Core Modules (compulsory, all 20 CATS points):
An Introduction to Research Methods: Children, Young People and Education (online)
This module will provide you with an understanding of differing perspectives that underpin quantitative and qualitative methodologies and is required preparation for your research dissertation.
Reimagining Special Needs Education: Inclusive Pedagogy
We will focus on deconstructing Special Needs Education and Inclusion by exploring how some popular approaches and behavioural theoretical models have influenced our understanding of SEN. Much of the ‘knowledge’ of special education is, arguably, misconceived and promotes inequality, rather than addresses it. In examining the consequences of, for example, labeling, we will consider a powerful rationale for inclusion based on theories of social justice.

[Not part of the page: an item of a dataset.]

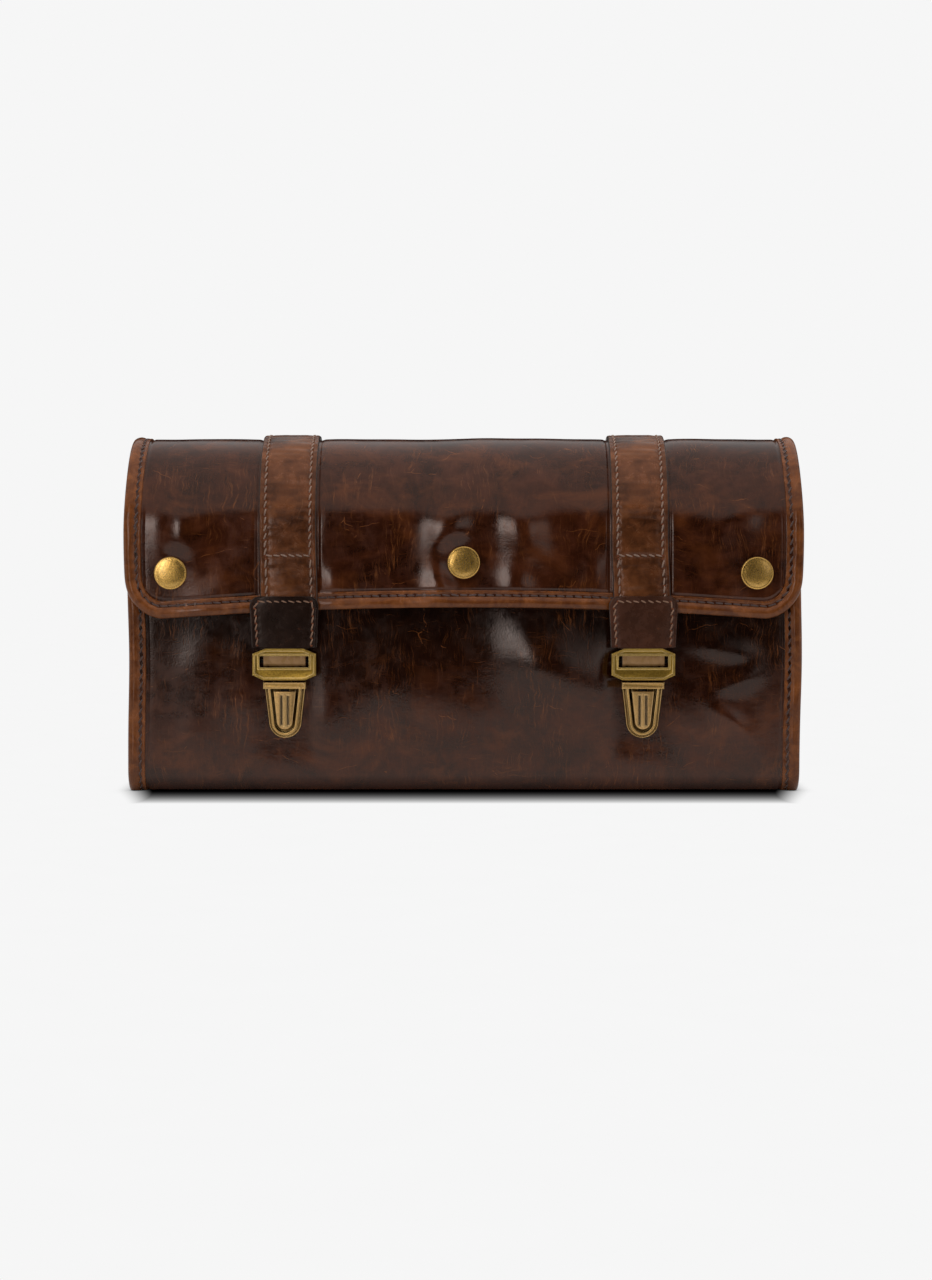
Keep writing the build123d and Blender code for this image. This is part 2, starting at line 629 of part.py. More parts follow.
def stud_caps():
    """The three domed caps on the flap's face, each with the boss that grips its socket."""
    back = FLAP_Y - SEAM_GAP
    dome = [
        (0, back + 0.6),
        (3.4, back + 0.6),
        (3.4, back),
        (CAP_R - 0.5, back),
        (CAP_R, back - 0.4),
        (CAP_R, back - CAP_EDGE_T),
        (CAP_R - 0.45, back - CAP_EDGE_T - 0.45),
        (CAP_R - 1.3, back - CAP_T + 0.25),
        (CAP_R - 3.2, back - CAP_T + 0.08),
        (0, back - CAP_T),
    ]
    return [turned(dome, x, z) for x, z in STUD_SPOTS]


def stud_sockets():
    """The three sockets in the flap that snap over the studs."""
    inner = FLAP_Y + FLAP_FLOOR + SEAM_GAP
    ring = [
        (SOCKET_BORE_R, inner + 0.8),
        (SOCKET_R - 0.3, inner + 0.8),
        (SOCKET_R, inner + 0.5),
        (SOCKET_R, inner),
        (SOCKET_BARREL_R, inner),
        (SOCKET_BARREL_R, inner - 1.75),
        (SOCKET_BORE_R, inner - 1.75),
    ]
    return [turned(ring, x, z) for x, z in STUD_SPOTS]


def studs():
    """The three studs on the body's front panel."""
    skin = FRONT_Y - SEAM_GAP
    stud = [
        (STUD_BORE_R, skin),
        (STUD_R, skin),
        (STUD_R, skin - 0.4),
        (STUD_NECK_R, skin - 0.4),
        (STUD_NECK_R, skin - 1.3),
        (STUD_HEAD_R, skin - 1.8),
        (STUD_HEAD_R, skin - 2.4),
        (STUD_HEAD_R - 0.5, skin - 2.8),
        (STUD_BORE_R, skin - 2.8),
    ]
    return [turned(stud, x, z) for x, z in STUD_SPOTS]


def stud_posts():
    """The three posts inside the bag whose shanks hold the studs."""
    lining = FRONT_Y + LINING_FLOOR + SEAM_GAP
    post = [
        (0, lining + 0.6),
        (POST_HEAD_R - 0.3, lining + 0.6),
        (POST_HEAD_R, lining + 0.3),
        (POST_HEAD_R, lining),
        (POST_R, lining),
        (POST_R, FRONT_Y - 2.2),
        (0, FRONT_Y - 2.2),
    ]
    return [turned(post, x, z) for x, z in STUD_SPOTS]


SINGLE_PARTS = {
    "body_wrap": body_wrap,
    "body_lining": body_lining,
    "mouth_binding": mouth_binding,
    "base_board": base_board,
    "slip_pocket": slip_pocket,
    "tool_loops": tool_loops,
    "flap_skin": flap_skin,
    "flap_lining": flap_lining,
    "flap_binding": flap_binding,
}
GROUPS = {
    "stud_caps": stud_caps,
    "stud_sockets": stud_sockets,
    "studs": studs,
    "stud_posts": stud_posts,
}
MIRRORED_PARTS = {
    "gusset": gusset,
    "body_binding": body_binding,
    "rear_strap": rear_strap,
    "flap_strap": flap_strap,
    "strap_end": strap_end,
    "strap_tab": strap_tab,
    "lock_plate": lock_plate,
    "lock_bar": lock_bar,
    "lock_tongue": lock_tongue,
    "lock_case": lock_case,
    "lock_button": lock_button,
    "lock_catch": lock_catch,
    "lock_backplate": lock_backplate,
}
MIRRORED_GROUPS = {
    "tongue_rivets": tongue_rivets,
    "lock_rivets": lock_rivets,
}


def save(shape, node):
    """Writes one node's solids to its STEP file."""
    export_step(Compound(children=list(shape.solids())), f"parts/{node}.step")


def main():
    os.makedirs("parts", exist_ok=True)
    for node, make in SINGLE_PARTS.items():
        save(make(), node)
    for node, make in GROUPS.items():
        save(Compound(children=make()), node)
    for node, make in MIRRORED_PARTS.items():
        left, right = both_sides(make())
        save(left, f"left_{node}")
        save(right, f"right_{node}")
    for node, make in MIRRORED_GROUPS.items():
        left, right = both_sides(Compound(children=make()))
        save(left, f"left_{node}")
        save(right, f"right_{node}")


main()
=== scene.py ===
"""Looks for the shaving kit bag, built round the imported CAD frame. Lengths are in millimetres."""

import math

import bmesh
import bpy
import numpy as np
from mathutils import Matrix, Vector


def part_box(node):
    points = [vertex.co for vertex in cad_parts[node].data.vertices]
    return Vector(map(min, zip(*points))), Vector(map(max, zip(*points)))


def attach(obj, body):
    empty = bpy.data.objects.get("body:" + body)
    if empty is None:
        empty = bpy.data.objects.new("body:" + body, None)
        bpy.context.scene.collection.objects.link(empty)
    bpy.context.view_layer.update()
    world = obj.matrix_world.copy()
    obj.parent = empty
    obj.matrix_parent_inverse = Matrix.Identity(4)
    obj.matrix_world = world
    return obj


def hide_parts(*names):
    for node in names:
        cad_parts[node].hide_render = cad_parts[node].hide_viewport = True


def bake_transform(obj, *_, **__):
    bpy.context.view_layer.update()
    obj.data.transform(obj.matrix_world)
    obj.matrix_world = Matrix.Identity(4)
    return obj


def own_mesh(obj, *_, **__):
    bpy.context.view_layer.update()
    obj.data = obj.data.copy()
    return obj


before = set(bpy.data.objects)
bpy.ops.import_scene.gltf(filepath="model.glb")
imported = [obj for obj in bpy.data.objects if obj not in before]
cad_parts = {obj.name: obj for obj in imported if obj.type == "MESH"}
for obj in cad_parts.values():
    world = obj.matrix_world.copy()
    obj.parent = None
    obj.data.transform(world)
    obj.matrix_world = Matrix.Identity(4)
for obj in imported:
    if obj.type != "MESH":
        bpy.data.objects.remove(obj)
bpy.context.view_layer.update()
MM = 0.001
PAT = 0.1  # the leather pattern's coordinates are in centimetres


def metres(*point):
    """A point given in millimetres, in metres."""
    return tuple(float(v) * MM for v in point)


def cad_box(node):
    """A CAD node's lowest and highest corners, in millimetres."""
    low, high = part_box(node)
    return np.array(low) / MM, np.array(high) / MM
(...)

Special Needs Education and Issues of Equity
We will examine how stereotyping and prejudice contribute to forms of ‘epistemic injustice’ whereby what certain groups of people know is given less credibility and weight simply because of their disability, sex, class or ethnicity. The testimony of members of stigmatized groups is likely to be discounted because of prejudicial beliefs and attitudes, which can magnify the effects of injustice as well as create others. Our judgments, as we will learn, are likely to be affected by implicit biases even when we think we’re making judgments of scientific or argumentative merit. The effects of such epistemic injustice is the marginalisation and exclusion of already vulnerable such as the disabled, the working class, women, and people of colour.
Social Justice in Special Needs Education and Inclusion
We will explore some of the complexities of understanding equality in education and sketch some of the flaws with popular approaches to, and conceptions of disability and SEN. While all systems across the world espouse equal entitlement to education, the precise content of this goal is difficult to determine and agree upon. One approach which has emerged with considerable power and application is the Capabilities Approach (CA). The CA is an evaluative framework that entails two core normative claims: first, the claim that the freedom to achieve well-being is of primary moral importance, and second, that freedom to achieve well-being is to be understood in terms of people’s capabilities, that is, their real opportunities to do and be what they have reason to value.
Two optional modules may be chosen from the Educational Studies (MEd) degree.
There are no written examinations. Modules are assessed through a written assignment of 3000 words that is informed by the student’s own professional practice and experience.